Ankunft

Sie ist angekommen, gelandet im Hybridflughafen, der schon neue Größe propagiert, aber die Reisenden noch durch gedrängte Gänge führt. Die Fahrt vom Rollfeld bis zum alten Flughafengebäude kommt ihr lang vor, in der Ferne sieht sie die Glasfronten des neuen Gebäudes im Morgenlicht. Bis zum Beginn der Tagung ist noch Zeit, sie muss sich nicht beeilen, nur orientieren und ohnehin erst zur Toilette. Sie folgt der Markierung auf dem Boden, die um viele Ecken zum Ausgang weist, sie geht nicht rasch, auch nicht langsam, den Trolley zieht sie hinter sich her, die kleine Handtasche hat sie umgehängt. Hinter einer weiteren Biegung verpasst sie nicht das Toilettensymbol, sie betritt den engen Raum, dann die Kabine, sie mag nicht, dass man in dieser Jahreszeit so viel ablegen muss, oft gibt es nicht einmal einen Haken, an den sie Jacke und Tasche hängen kann, und Dokumente, die sie in der Hand hält, finden nur auf dem Gehäuse der Klopapierrollen oder dem Mülleimerdeckel einen Platz.

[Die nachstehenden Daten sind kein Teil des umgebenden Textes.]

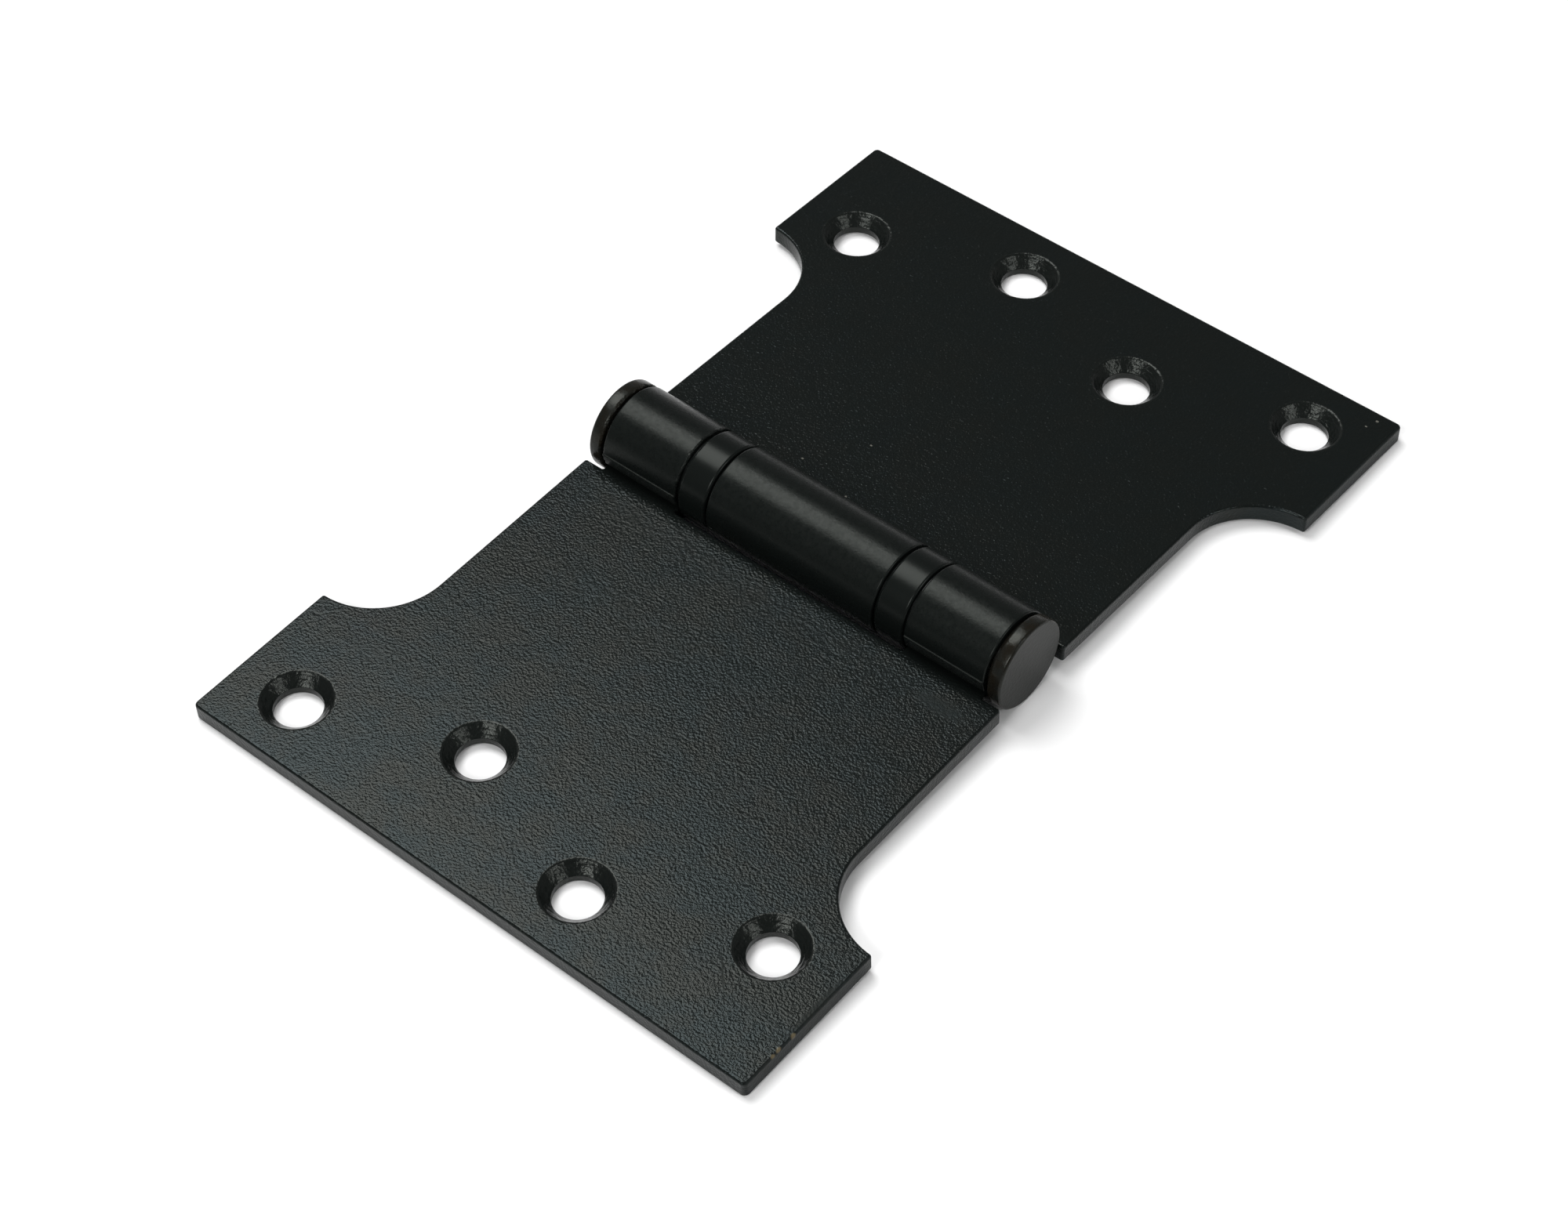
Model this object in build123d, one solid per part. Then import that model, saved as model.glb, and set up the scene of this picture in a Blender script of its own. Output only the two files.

Sie zieht die Jacke wieder an und den Reißverschluss nach oben, hängt die Handtasche quer über Schulter und Brustkorb, nimmt den Griff des Trolleys in die eine und die Dokumente in die andere Hand. Bei den Waschbecken ist sie plötzlich ganz allein und schaut erstaunt auf das weiße Rechteck, das sich quer über den Spiegel breitet und mit roten Großbuchstaben den neuen Namen des Flughafens beschwört, zwei Reihen rechteckiger Kacheln passen sich über den drei Waschbecken dem Rot an. Sie stellt den Trolley neben sich, legt die Dokumente ab, wäscht die Hände und hält sie in den Strom des Trockners, das Geräusch zerreißt mit der Stille ihre Gedanken, sie ist froh, als es endet.

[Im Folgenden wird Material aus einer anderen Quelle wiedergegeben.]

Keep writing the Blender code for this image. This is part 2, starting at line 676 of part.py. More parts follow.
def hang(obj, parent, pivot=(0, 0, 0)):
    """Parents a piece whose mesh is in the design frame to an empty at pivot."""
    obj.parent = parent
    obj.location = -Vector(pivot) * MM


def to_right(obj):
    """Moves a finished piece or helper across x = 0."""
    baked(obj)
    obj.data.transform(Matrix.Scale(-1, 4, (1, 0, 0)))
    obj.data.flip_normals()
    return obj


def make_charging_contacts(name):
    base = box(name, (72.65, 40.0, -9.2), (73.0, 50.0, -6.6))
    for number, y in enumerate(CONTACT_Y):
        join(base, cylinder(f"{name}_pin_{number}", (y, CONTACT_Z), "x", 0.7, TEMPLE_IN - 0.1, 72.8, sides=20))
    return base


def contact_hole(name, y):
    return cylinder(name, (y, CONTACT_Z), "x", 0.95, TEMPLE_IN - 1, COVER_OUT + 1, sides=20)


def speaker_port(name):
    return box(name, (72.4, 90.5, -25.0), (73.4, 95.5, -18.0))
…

Sie holt das Handy aus der Tasche, der neue Name will festgehalten werden, dann macht sie einen Schritt zur Seite und versucht, das Smartphone so ihrem Spiegelbild gegenüber zu positionieren, dass sie ein Ganzkörperfoto machen kann. Es gelingt, sie fängt sich ein, spiegelverkehrt, dann steckt sie das Handy wieder in die Tasche. Noch immer ist niemand im Toilettenraum, sie schiebt den linken Unterarm durch den Griff des Trolleys, nimmt die Dokumente in die linke Hand und öffnet die Tür mit rechts. Auf dem Gang eilen Einige vorbei, sie wechselt die Dokumente in die rechte Hand und zieht den Trolley wieder bequem mit der linken.

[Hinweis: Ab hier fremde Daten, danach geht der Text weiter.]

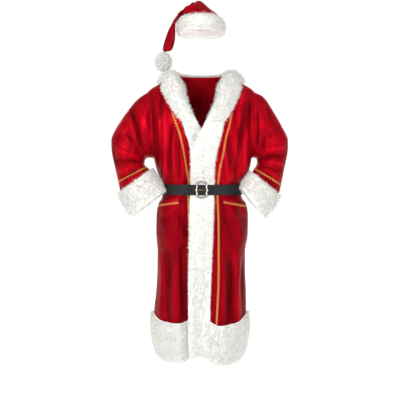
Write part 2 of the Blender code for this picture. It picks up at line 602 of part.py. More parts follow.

Sie freut sich auf die Tagung, sie muss nichts tun, nur zuhören und mitschreiben, am See entlang und zu den Mahlzeiten gehen. Jetzt hat sie den Ausgang des Flughafengebäudes erreicht, auf dem Vorplatz herrscht hektische Bewegung, Autos, Busse und Menschen geraten in alle Richtungen durcheinander. Sie sucht den Weg zum Bahnhof und findet ihn rasch, sie passiert die Unterführung und entlockt einem der Automaten eine Fahrkarte, dann steht sie auf dem Bahnsteig, atmet die Luft, die nicht nach Stadt riecht und lauscht dem kennzeichnenden Klang, in dem zwei Bahnangestellte sich unterhalten, die wie sie auf die Regionalbahn warten. Sie ist froh, die beiden zu hören, der Bahnsteig wirkt heruntergekommen und verlassen, sie zweifelt plötzlich daran, am richtigen Ort zu sein. Der Zug fährt ein, die Destination stimmt, eine Stunde fährt sie und betrachtet die flache Landschaft. Es ist bald Mittag und noch immer Zeit, der Tag hat eine Herbstwärme angenommen, sie setzt sich draußen in eines der Cafés der alten Garnisonstadt.

Da weiß sie noch nicht, dass sie sich wundern wird über fremde Worte, die das ‚Selbstporträt mit Trolley‘ charakterisieren. Treffende Worte. Worte, die sitzen. Worte, wie sie sie lange nicht gehört hat.